Task objective - In full and without alteration, repeat the material.

Provided data -
┏━━

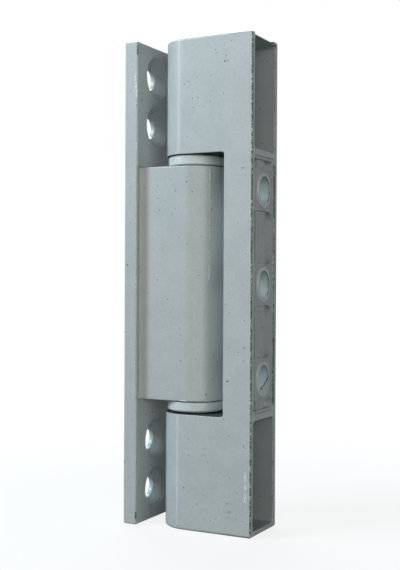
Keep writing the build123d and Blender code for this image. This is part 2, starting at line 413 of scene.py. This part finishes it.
def frame_tints(paint, place, colour):
    """The frame casting's painted shade: warm where the knuckle grows out of the plate, and low on the plate.
    """
    across, depth, height = (paint.axis(place, letter) for letter in "XYZ")
    root = across + fine_mottle(paint, place) * 0.8
    # Warm painted shade in the corner where the knuckle grows out of the plate
    painted_root_shade = (1 - paint.step(root, -10.2, -8.6)) * (root > PLATE_FACE_X + 0.03) * (depth < -7.0)
    painted_root_shade = painted_root_shade * paint.between(height, knuckle_low - 0.5, knuckle_high + 0.5)
    colour = paint.blend(painted_root_shade * 0.34, colour, shade("847a76"))
    # Painted shade on the plate's face low down, fading out upwards
    painted_foot_shade = (1 - paint.step(height, 12, 36)) * paint.step(depth, -9.2, -4.5)
    painted_foot_shade = painted_foot_shade * paint.between(root, -12.6, -10.6)
    return paint.blend(painted_foot_shade * 0.25, colour, shade("5b6466"))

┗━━

Solution to this task -
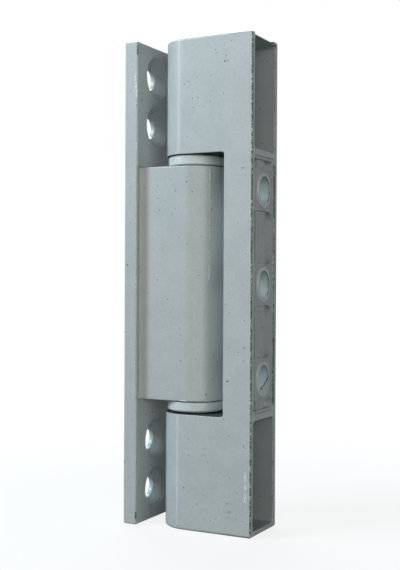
Keep writing the build123d and Blender code for this image. This is part 2, starting at line 413 of scene.py. This part finishes it.
def frame_tints(paint, place, colour):
    """The frame casting's painted shade: warm where the knuckle grows out of the plate, and low on the plate.
    """
    across, depth, height = (paint.axis(place, letter) for letter in "XYZ")
    root = across + fine_mottle(paint, place) * 0.8
    # Warm painted shade in the corner where the knuckle grows out of the plate
    painted_root_shade = (1 - paint.step(root, -10.2, -8.6)) * (root > PLATE_FACE_X + 0.03) * (depth < -7.0)
    painted_root_shade = painted_root_shade * paint.between(height, knuckle_low - 0.5, knuckle_high + 0.5)
    colour = paint.blend(painted_root_shade * 0.34, colour, shade("847a76"))
    # Painted shade on the plate's face low down, fading out upwards
    painted_foot_shade = (1 - paint.step(height, 12, 36)) * paint.step(depth, -9.2, -4.5)
    painted_foot_shade = painted_foot_shade * paint.between(root, -12.6, -10.6)
    return paint.blend(painted_foot_shade * 0.25, colour, shade("5b6466"))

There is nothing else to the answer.